# Aim
Using the listing below, select the lines with the word "objects" and copy them.

# Data
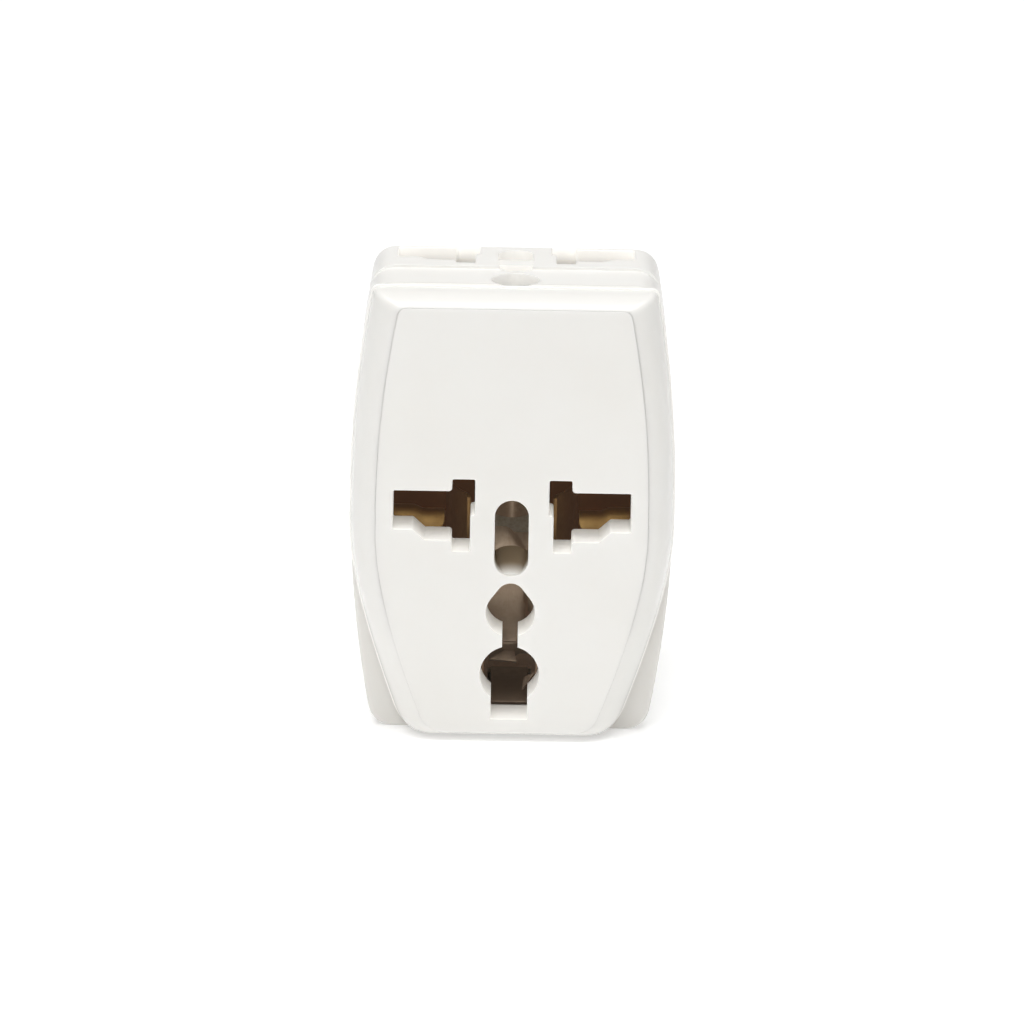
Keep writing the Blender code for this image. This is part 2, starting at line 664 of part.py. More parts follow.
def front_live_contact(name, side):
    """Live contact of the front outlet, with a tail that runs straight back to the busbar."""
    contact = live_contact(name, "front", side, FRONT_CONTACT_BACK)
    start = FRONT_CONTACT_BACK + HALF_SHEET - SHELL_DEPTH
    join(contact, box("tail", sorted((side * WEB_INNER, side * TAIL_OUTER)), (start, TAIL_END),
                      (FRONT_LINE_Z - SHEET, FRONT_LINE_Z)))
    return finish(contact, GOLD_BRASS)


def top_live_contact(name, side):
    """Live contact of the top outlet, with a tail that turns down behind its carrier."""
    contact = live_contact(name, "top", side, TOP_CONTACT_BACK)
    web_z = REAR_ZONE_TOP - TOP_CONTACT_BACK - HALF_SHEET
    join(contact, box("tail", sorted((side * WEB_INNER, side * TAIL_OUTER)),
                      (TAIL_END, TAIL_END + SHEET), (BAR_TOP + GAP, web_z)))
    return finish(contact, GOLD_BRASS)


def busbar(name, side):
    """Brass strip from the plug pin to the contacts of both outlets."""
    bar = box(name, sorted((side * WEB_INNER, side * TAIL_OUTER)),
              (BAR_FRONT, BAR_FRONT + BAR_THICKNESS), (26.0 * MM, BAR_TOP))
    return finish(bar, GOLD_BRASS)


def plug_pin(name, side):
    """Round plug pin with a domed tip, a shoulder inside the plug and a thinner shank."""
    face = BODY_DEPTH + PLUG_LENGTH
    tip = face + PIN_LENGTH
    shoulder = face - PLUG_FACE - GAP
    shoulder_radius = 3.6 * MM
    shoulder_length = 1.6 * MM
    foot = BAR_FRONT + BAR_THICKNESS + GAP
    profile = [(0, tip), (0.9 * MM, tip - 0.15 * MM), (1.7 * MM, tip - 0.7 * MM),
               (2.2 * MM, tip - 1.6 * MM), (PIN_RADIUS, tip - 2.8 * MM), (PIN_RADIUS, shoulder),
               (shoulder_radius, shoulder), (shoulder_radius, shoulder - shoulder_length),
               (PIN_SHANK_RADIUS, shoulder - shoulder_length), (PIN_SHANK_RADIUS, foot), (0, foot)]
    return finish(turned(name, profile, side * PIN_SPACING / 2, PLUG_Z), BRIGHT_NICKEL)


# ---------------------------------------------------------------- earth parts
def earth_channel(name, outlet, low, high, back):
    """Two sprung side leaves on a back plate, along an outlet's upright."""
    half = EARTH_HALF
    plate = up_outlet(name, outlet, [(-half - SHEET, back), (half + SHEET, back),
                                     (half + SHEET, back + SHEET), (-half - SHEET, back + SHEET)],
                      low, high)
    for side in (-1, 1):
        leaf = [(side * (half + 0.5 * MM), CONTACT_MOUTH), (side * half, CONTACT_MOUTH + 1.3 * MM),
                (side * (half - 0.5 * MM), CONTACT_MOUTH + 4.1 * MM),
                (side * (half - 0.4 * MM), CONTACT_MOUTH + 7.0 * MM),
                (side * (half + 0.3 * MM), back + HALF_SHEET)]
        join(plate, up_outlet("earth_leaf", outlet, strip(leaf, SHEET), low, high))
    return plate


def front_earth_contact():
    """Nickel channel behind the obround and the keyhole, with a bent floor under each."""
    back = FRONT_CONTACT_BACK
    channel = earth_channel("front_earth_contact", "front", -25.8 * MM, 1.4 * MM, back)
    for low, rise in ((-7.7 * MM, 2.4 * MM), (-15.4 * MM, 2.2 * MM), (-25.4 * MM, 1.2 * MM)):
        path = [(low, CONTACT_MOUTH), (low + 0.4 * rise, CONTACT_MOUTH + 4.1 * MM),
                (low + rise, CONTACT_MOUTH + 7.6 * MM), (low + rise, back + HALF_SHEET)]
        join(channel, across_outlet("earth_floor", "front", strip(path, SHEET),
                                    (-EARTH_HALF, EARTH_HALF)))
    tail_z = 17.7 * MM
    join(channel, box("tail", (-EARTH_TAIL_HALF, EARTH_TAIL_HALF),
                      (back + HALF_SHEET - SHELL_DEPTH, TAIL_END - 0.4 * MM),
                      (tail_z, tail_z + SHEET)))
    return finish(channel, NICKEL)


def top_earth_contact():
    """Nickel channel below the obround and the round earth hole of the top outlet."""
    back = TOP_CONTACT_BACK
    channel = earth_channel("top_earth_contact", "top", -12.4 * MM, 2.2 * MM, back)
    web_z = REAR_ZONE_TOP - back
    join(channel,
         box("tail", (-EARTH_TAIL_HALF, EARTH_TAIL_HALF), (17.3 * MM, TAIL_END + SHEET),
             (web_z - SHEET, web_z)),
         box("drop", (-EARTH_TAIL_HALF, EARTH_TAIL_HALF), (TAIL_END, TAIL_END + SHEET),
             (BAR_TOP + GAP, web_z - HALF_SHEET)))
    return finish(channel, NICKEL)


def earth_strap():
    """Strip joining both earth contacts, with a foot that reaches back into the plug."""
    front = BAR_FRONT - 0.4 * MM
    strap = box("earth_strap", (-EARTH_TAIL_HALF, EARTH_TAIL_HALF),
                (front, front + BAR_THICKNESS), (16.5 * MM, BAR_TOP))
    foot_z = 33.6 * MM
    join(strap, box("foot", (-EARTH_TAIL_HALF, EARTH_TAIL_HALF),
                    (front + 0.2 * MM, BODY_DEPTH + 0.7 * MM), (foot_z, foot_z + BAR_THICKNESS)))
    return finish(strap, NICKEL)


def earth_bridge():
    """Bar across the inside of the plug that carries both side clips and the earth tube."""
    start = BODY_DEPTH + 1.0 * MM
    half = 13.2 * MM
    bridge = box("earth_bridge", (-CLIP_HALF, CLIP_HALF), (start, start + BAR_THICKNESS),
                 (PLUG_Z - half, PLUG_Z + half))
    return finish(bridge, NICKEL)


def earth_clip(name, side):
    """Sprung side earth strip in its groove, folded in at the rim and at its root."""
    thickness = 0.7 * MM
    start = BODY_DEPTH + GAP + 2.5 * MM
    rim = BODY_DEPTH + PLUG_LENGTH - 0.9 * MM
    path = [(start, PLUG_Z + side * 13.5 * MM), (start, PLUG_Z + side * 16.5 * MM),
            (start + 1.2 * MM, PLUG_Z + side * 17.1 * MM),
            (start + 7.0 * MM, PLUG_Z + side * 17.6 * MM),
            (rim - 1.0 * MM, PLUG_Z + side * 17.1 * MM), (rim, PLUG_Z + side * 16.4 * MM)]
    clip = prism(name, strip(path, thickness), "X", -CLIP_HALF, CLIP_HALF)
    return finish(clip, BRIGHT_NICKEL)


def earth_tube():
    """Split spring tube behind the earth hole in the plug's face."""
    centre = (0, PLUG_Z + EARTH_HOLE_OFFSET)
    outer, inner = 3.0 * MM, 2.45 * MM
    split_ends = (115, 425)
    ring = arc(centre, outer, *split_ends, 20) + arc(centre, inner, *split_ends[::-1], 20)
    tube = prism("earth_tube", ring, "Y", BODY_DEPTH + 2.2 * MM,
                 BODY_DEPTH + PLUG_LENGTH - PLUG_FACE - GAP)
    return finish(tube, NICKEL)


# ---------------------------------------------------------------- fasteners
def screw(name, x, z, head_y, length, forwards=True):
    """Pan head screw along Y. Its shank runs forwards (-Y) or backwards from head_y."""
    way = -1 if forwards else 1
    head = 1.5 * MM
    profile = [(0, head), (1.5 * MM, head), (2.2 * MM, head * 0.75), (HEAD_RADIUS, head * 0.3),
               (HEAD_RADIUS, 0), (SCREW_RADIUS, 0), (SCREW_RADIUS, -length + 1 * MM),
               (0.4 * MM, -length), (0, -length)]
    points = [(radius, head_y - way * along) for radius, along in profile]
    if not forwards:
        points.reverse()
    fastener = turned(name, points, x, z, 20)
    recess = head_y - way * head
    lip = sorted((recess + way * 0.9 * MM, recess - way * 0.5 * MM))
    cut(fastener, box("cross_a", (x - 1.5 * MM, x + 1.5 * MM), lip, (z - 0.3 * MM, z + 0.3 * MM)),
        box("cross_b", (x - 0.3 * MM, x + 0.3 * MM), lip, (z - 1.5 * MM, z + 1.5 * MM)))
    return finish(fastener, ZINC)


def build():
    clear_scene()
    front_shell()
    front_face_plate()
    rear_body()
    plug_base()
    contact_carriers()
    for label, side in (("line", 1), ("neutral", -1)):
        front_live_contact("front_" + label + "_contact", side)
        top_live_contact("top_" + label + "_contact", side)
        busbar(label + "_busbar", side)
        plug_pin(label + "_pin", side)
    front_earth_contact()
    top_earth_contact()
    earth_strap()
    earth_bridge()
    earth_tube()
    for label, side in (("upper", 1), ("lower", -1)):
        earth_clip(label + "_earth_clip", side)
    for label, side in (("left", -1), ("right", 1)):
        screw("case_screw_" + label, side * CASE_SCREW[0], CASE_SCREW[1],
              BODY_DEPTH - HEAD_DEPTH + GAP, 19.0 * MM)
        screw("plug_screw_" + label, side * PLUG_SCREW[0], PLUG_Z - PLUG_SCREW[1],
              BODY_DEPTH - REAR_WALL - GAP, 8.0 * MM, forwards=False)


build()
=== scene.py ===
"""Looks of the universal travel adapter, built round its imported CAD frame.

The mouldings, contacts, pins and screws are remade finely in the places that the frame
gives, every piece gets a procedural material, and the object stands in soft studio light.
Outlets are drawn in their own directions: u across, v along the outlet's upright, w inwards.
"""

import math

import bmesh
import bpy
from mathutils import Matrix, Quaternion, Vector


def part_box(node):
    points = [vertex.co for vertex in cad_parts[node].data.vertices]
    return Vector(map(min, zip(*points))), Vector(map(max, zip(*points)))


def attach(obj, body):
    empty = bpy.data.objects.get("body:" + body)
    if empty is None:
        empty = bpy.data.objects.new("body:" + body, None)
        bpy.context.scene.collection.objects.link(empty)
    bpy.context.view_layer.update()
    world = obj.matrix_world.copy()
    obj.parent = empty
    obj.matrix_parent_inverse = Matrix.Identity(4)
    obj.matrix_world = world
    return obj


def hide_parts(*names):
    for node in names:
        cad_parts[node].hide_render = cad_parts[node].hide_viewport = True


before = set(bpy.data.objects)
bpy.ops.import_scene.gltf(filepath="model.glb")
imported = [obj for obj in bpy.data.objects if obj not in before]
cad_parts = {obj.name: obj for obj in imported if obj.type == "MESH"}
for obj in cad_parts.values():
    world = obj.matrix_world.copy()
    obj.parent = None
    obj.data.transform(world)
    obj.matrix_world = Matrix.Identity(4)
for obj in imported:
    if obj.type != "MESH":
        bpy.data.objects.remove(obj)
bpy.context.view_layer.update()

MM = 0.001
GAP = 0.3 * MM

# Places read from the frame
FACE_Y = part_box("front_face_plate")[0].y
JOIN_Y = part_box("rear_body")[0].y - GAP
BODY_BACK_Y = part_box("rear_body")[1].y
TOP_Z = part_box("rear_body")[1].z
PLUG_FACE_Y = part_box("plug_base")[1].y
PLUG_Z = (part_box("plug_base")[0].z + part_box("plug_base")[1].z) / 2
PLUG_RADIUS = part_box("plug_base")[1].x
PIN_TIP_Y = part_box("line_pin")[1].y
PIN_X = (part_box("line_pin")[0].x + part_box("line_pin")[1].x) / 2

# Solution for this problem
    empty = bpy.data.objects.get("body:" + body)
        empty = bpy.data.objects.new("body:" + body, None)
        bpy.context.scene.collection.objects.link(empty)
before = set(bpy.data.objects)
imported = [obj for obj in bpy.data.objects if obj not in before]
        bpy.data.objects.remove(obj)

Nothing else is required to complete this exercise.